Authors:
Dan Tufiş
1
and
Radu Ion
2
Affiliations:
1
Institute for Artificial Intelligence; Faculty of Informatics, University “A.I. Cuza”, Romania
;
2
Institute for Artificial Intelligence, Romania
Abstract:
Understanding natural language assumes one way or another, being able to select the appropriate meaning for each word in a text. Word-sense disambiguation is, by far, the most difficult part of the semantic processing required for natural language understanding. In a limited domain of discourse this problem is alleviated by considering only a few of the senses one word would have listed in any general purpose dictionary.

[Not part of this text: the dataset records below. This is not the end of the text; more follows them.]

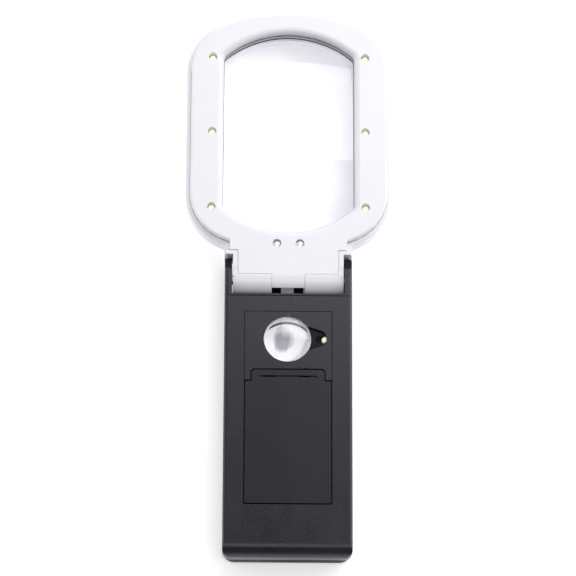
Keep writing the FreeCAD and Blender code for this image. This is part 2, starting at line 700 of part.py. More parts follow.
def main_board():
    board = box(-23.5, 23.5, -46.5, -17.2, PCB_Z, PCB_Z + PCB_T)
    board = board.fuse(box(-18.2, 18.2, -17.2, -12.4, PCB_Z, PCB_Z + PCB_T)).removeSplitter()
    return board.cut(cyl_z(LOUPE_X, LOUPE_Y, 0, THICK, 12.0))


def board_parts():
    top = PCB_Z + PCB_T
    return Part.makeCompound([
        box(-20.5, -14.5, -43.5, -38.5, top, top + 1.6),
        box(13.2, 15.4, -41.5, -38.3, top, top + 0.8),
        box(13.0, 16.2, -36.6, -35.0, top, top + 0.6),
        box(-16.8, -14.0, -20.2, -18.6, top, top + 0.6),
        cyl_z(-21.2, -34.8, top, top + 5.4, 2.0),
    ])


def handle_wires():
    path = [(-0.69, 8.02), (-4.5, 2.58), (-8.6, 2.75), (-12.6, 5.35), (-15.2, 5.34)]
    return Part.makeCompound([swept_wire([(x, y, z) for y, z in path], WIRE_R) for x in WIRE_XS])


def switch_housing():
    body = box(SWITCH_X - 4, SWITCH_X + 4, SWITCH_Y - 6, SWITCH_Y + 6, 2.7, PCB_Z)
    slot = SWITCH_TRAVEL + 1.1
    return body.cut(box(SWITCH_X - 1.1, SWITCH_X + 1.1, SWITCH_Y - slot, SWITCH_Y + slot, 2, 5.0))


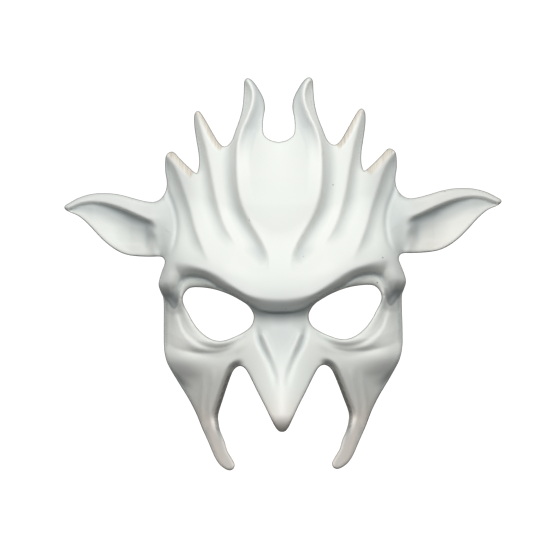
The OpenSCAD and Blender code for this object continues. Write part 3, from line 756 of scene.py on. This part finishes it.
# ---- Head strap
# One length of woven elastic: hemmed round the right loop's bar, round the head, and through the left loop.
# Its free end is held by the slide.
STRAP_T, STRAP_W = 1.2, 20.0
STRAP_BACK = 124.0
WIRE_R = 1.2
HEM = (10.0, 24.0)
low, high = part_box("left_loop")
bar_x, rear_bar_y = (low.x + high.x) / 2 / MM, high.y / MM - WIRE_R
front_bar_y = low.y / MM + WIRE_R
strap_z = (low.z + high.z) / 2 / MM
lay = WIRE_R + 0.1 + STRAP_T / 2
strap_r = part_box("head_strap")[1].y / MM - STRAP_T / 2 - STRAP_BACK
reach = math.hypot(bar_x, STRAP_BACK - rear_bar_y)
lean = math.asin((strap_r + lay) / reach) - math.atan2(bar_x, STRAP_BACK - rear_bar_y)
run = math.sqrt(reach**2 - (strap_r + lay) ** 2)


def beside_bar(across, along, side):
    """A point beside a loop's rear bar, as (x, y) in millimetres."""
    return (side * (bar_x + across * math.cos(lean) + along * math.sin(lean)),
            rear_bar_y - across * math.sin(lean) + along * math.cos(lean))


def straight(across, start, end):
    """Points 1.5 mm apart on a straight run of the strap beside the bar."""
    return [(across, along) for along in np.arange(start, end, 1.5)]


round_bar = [(lay * math.cos(a), lay * math.sin(a)) for a in np.linspace(math.pi, 2 * math.pi, 17)]
hem_line = straight(STRAP_T + 0.05 - lay, HEM[0], HEM[1] + 0.1)
path = [beside_bar(a, b, -1) for a, b in (round_bar + hem_line)[::-1]]
sweep = np.linspace(math.pi + lean, -lean, 121)
path += [(strap_r * math.cos(a), STRAP_BACK + strap_r * math.sin(a)) for a in sweep]
path += [beside_bar(a, b, 1) for a, b in round_bar + straight(lay, 3, run - 0.9) + [(lay, run - 1)]]
path = np.array(path)
gaps = np.hypot(*np.diff(path, axis=0).T)
path = path[np.concatenate([[True], gaps > 0.05])]
length_along = np.concatenate([[0], np.cumsum(np.hypot(*np.diff(path, axis=0).T))])
ways = np.vstack([path[1:] - path[:-1], path[-1:] - path[-2:-1]])
ways /= np.hypot(*ways.T)[:, None]
mean_ways = ways.copy()
mean_ways[1:] = ways[1:] + ways[:-1]
mean_ways /= np.hypot(*mean_ways.T)[:, None]
# Half of the strap's section, flat with soft selvedges, as distances across it and through it
half = STRAP_W / 2
selvedge = [(half, 0.25), (half - 0.2, 0.48), (half - 0.7, STRAP_T / 2)]
outer_half = [(-w, -n) for w, n in selvedge]
outer_half += [(w, -STRAP_T / 2) for w in range(-8, 9, 2)] + [(w, -n) for w, n in selvedge[::-1]]
section = outer_half + [(-w, -n) for w, n in outer_half]
form = bmesh.new()
uv = form.loops.layers.uv.new("UVMap")
spots, rows = {}, []
for (px, py), (wx, wy), far in zip(path, mean_ways, length_along):
    row = []
    for w, n in section:
        corner = form.verts.new(((px - wy * n) * MM, (py + wx * n) * MM, (strap_z + w) * MM))
        spots[corner] = (far * MM, w * MM)
        row.append(corner)
    rows.append(row)
strip_faces(form, rows)
for ends in (rows[0], rows[-1]):
    form.faces.new(ends)
for face in form.faces:
    for corner in face.loops:
        corner[uv].uv = spots[corner.vert]
elastic = cloth_paint("Woven elastic", (0.56, 0.54, 0.49), (0.86, 0.845, 0.80),
                      (0, 620), (1, 900), 0.78, 0.00028, "UV")
piece_of("elastic_head_strap", form, elastic, "strap", ["head_strap"])

# ---- Stitches
# Bonded white thread in lock stitches: two rows across each chape, three across the hem of the strap.
# Each stitch is a short twisted length that dips into the webbing at both ends.
THREAD_R = 0.28
STITCH_RISE, STITCH_DIP = 0.16, 0.30
thread, tree, bsdf = new_paint("White thread")
_, _, grain, clouds = speckled(tree)
split = add(tree, "ShaderNodeSeparateXYZ", {0: add(tree, "ShaderNodeTexCoord").outputs["UV"]}).outputs
turns = math_of(tree, "ADD", math_of(tree, "MULTIPLY", split[0], 4.0), split[1])
twist = math_of(tree, "SINE", math_of(tree, "MULTIPLY", turns, 2 * math.pi))
tone = tint(tree, between(tree, twist, -1, 1), (0.55, 0.54, 0.50), (0.90, 0.89, 0.86))
tone = tint(tree, between(tree, clouds, 0.4, 0.7, 0, 0.3), tone, (0.70, 0.66, 0.58))
coat(tree, bsdf, tone, between(tree, grain, 0.3, 0.7, 0.5, 0.68), bump_of(tree, twist, 0.7, 0.0001))


def stitch_run(form, layer, middle, face_way, across_mm, pitch):
    """A row of stitches along Z on one face of the webbing."""
    upward, outward = Vector((0, 0, 1)), Vector(face_way)
    side_way = outward.cross(upward)
    count = int(across_mm / pitch)
    for k in range(count):
        start = -across_mm / 2 + (k + 0.5) * across_mm / count
        rings, where = [], {}
        for s in [step / 3 for step in range(-3, 4)]:
            lift = STITCH_RISE * (1 - s * s) - STITCH_DIP * (s * s) ** 2
            centre = Vector(middle) + upward * (start + s * pitch * 0.42) + outward * lift
            thin = THREAD_R * (1 - 0.35 * s**4)
            ring = []
            for j in range(8):
                a = j * math.pi / 4
                spoke = math.cos(a) * outward + math.sin(a) * side_way
                corner = form.verts.new((centre + thin * spoke) * MM)
                where[corner] = ((s + 1) / 2, j / 8)
                ring.append(corner)
            rings.append(ring)
        strip_faces(form, rings)
        form.faces.new(rings[0])
        form.faces.new(rings[-1])
        for corner, at in where.items():
            for loop in corner.link_loops:
                loop[layer].uv = at


form = bmesh.new()
uv = form.loops.layers.uv.new("UVMap")
low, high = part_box("left_chape")
for side in (1, -1):
    for row_at in (-6.5, -4.5):
        for face_x, way in ((low.x / MM, -1), (high.x / MM, 1)):
            spot = (side * face_x, front_bar_y + row_at, strap_z)
            stitch_run(form, uv, spot, (side * way, 0, 0), 14, 2.0)
piece_of("stitching_of_chapes", form, thread, "strap", ["chape_stitches"])
form = bmesh.new()
uv = form.loops.layers.uv.new("UVMap")
for row_at in (13.0, 15.0, 17.0):
    for across, way in ((-lay - STRAP_T / 2, -1), (-lay + 1.5 * STRAP_T + 0.05, 1)):
        px, py = beside_bar(across, row_at, -1)
        stitch_run(form, uv, (px, py, strap_z), (-way * math.cos(lean), -way * math.sin(lean), 0), 16, 2.2)
piece_of("stitching_of_hem", form, thread, "strap", ["strap_stitches"])

# ---- Slide
# A moulded keeper with a slot for each layer of the strap. It holds the free end by friction.
# The plastic is ivory, satin on its faces and scuffed where the webbing drags.
moulded, tree, bsdf = new_paint("Moulded ivory plastic")
place, _, grain, clouds = speckled(tree)
scuffs = noise_of(tree, stretched(tree, place, (900, 120, 900)), 1.0, 4.0, 0.65)
tone = tint(tree, between(tree, clouds, 0.35, 0.65), (0.74, 0.72, 0.66), (0.80, 0.785, 0.73))
tone = tint(tree, between(tree, scuffs, 0.55, 0.75, 0, 0.4), tone, (0.60, 0.57, 0.50))
coat(tree, bsdf, tone, between(tree, scuffs, 0.35, 0.7, 0.34, 0.58), bump_of(tree, grain, 0.35, 0.00005))
dressed("strap_slider", moulded, 0.35)

# ---- Studio
# A grey floor well below, a bright plain wall well behind, and one large soft light above and in front.
# The wall only shows as a clean white ground.
FLOOR_Z, WALL_Y, STAGE_HALF, STAGE_TOP = -1.5, 5, 7, 5


def stage_sheet(name, corners, shade, glow):
    """A plain four-cornered sheet of the studio, which isn't part of the mask."""
    sheet_form = bmesh.new()
    sheet_form.faces.new([sheet_form.verts.new(c) for c in corners])
    sheet_mesh = bpy.data.meshes.new(name)
    sheet_form.to_mesh(sheet_mesh)
    sheet_form.free()
    paint, _, bsdf = new_paint(name)
    bsdf.inputs["Base Color"].default_value = (shade, shade, shade, 1)
    bsdf.inputs["Roughness"].default_value = 0.9
    bsdf.inputs["Emission Color"].default_value = (1, 1, 1, 1)
    bsdf.inputs["Emission Strength"].default_value = glow
    sheet_mesh.materials.append(paint)
    sheet = bpy.data.objects.new(name, sheet_mesh)
    bpy.context.collection.objects.link(sheet)


floor_front = [(-STAGE_HALF, -STAGE_HALF, FLOOR_Z), (STAGE_HALF, -STAGE_HALF, FLOOR_Z)]
floor_back = [(STAGE_HALF, WALL_Y, FLOOR_Z), (-STAGE_HALF, WALL_Y, FLOOR_Z)]
wall_top = [(STAGE_HALF, WALL_Y, STAGE_TOP), (-STAGE_HALF, WALL_Y, STAGE_TOP)]
stage_sheet("Floor", floor_front + floor_back, 0.3, 0)
stage_sheet("Wall", floor_back[::-1] + wall_top, 0.8, 1.0)

light = bpy.data.lights.new("Key", "AREA")
light.shape = "RECTANGLE"
light.size, light.size_y = 1.3, 0.8
light.energy = 22.5
lamp = bpy.data.objects.new("Key", light)
lamp.location = (0.0, -1.28, 0.86)
lamp.rotation_euler = (Vector((0, 0, 0.02)) - lamp.location).to_track_quat("-Z", "Y").to_euler()
bpy.context.collection.objects.link(lamp)

world = bpy.data.worlds.new("Studio")
world.use_nodes = True
tree = world.node_tree
background = tree.nodes["Background"]
sky = add(tree, "ShaderNodeTexCoord").outputs["Generated"]
sky_height = add(tree, "ShaderNodeSeparateXYZ", {"Vector": sky}).outputs["Z"]
tree.links.new(between(tree, sky_height, -0.4, 1.0, 0.03, 0.30), background.inputs["Strength"])
background.inputs["Color"].default_value = (0.97, 0.99, 1, 1)
bpy.context.scene.world = world
bpy.context.scene.view_settings.view_transform = "Standard"

SENSOR = 36
CAMERA_AWAY, FIELD_WIDE = 3.02, 0.330
CAMERA_TURN, CAMERA_ROLL = math.radians(0.8), math.radians(-0.8)
camera_data = bpy.data.cameras.new("Camera")
camera_data.sensor_width = SENSOR
camera_data.lens = SENSOR * CAMERA_AWAY / FIELD_WIDE
camera = bpy.data.objects.new("Camera", camera_data)
level = Matrix.Translation((-0.0033, -3.0, 0.024)) @ Matrix.Rotation(math.radians(90), 4, "X")
camera.matrix_world = Matrix.Rotation(CAMERA_TURN, 4, "Z") @ level @ Matrix.Rotation(CAMERA_ROLL, 4, "Z")
bpy.context.collection.objects.link(camera)
bpy.context.scene.camera = camera
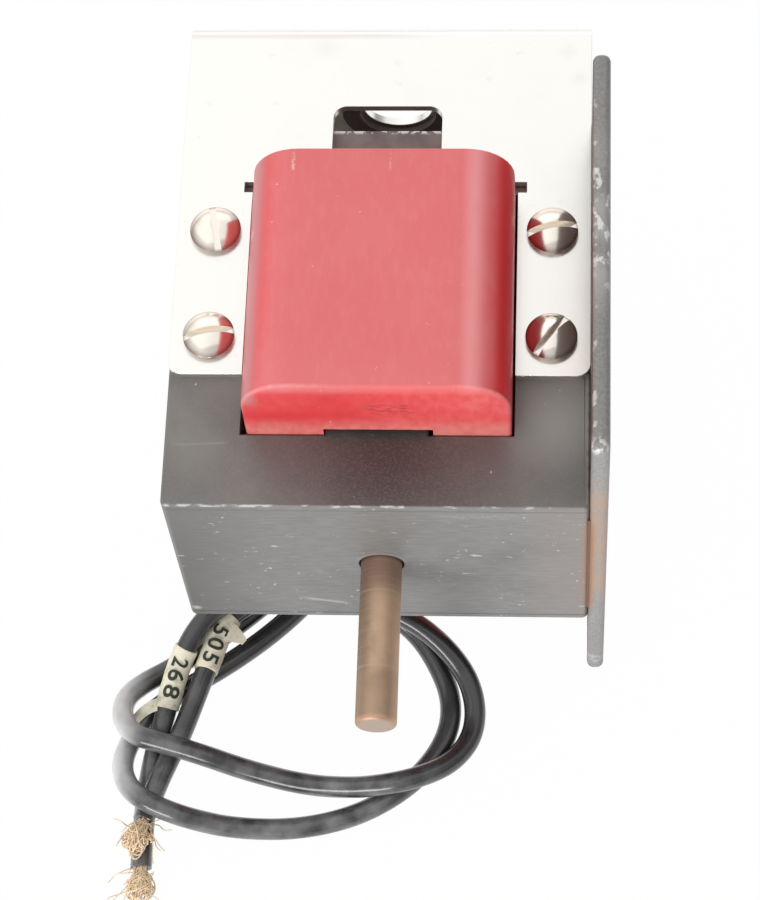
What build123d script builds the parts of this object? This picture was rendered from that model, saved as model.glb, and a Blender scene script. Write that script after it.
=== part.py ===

Moreover, when multiple senses are considered for a lexical item, the granularity of these senses is very coarse so that discriminating them is much simpler than in the general case. Such a solution, although computationally motivated with respect to the universe of discourse considered, has the disadvantage of reduced portability and is fallible when the meanings of words cross the boundaries of the prescribed universe of discourse. A general semantic lexicon, such as Princeton WordNet 2.0 (henceforth PWN2.0), with word-senses labeled for specialized domains offers
much more expressivity and power, reducing application dependency but, on the other hand posing the hard and challenging problem of contextual word-sense disambiguation. We describe a multilingual environment, relying on several monolingual wordnets, aligned to PWN2.0 via an interlingual index (ILI), for word-sense disambiguation in parallel texts. The words of interest, irrespective of the language in the multilingual documents are uniformly disambiguated by using the same sense-inventory labels.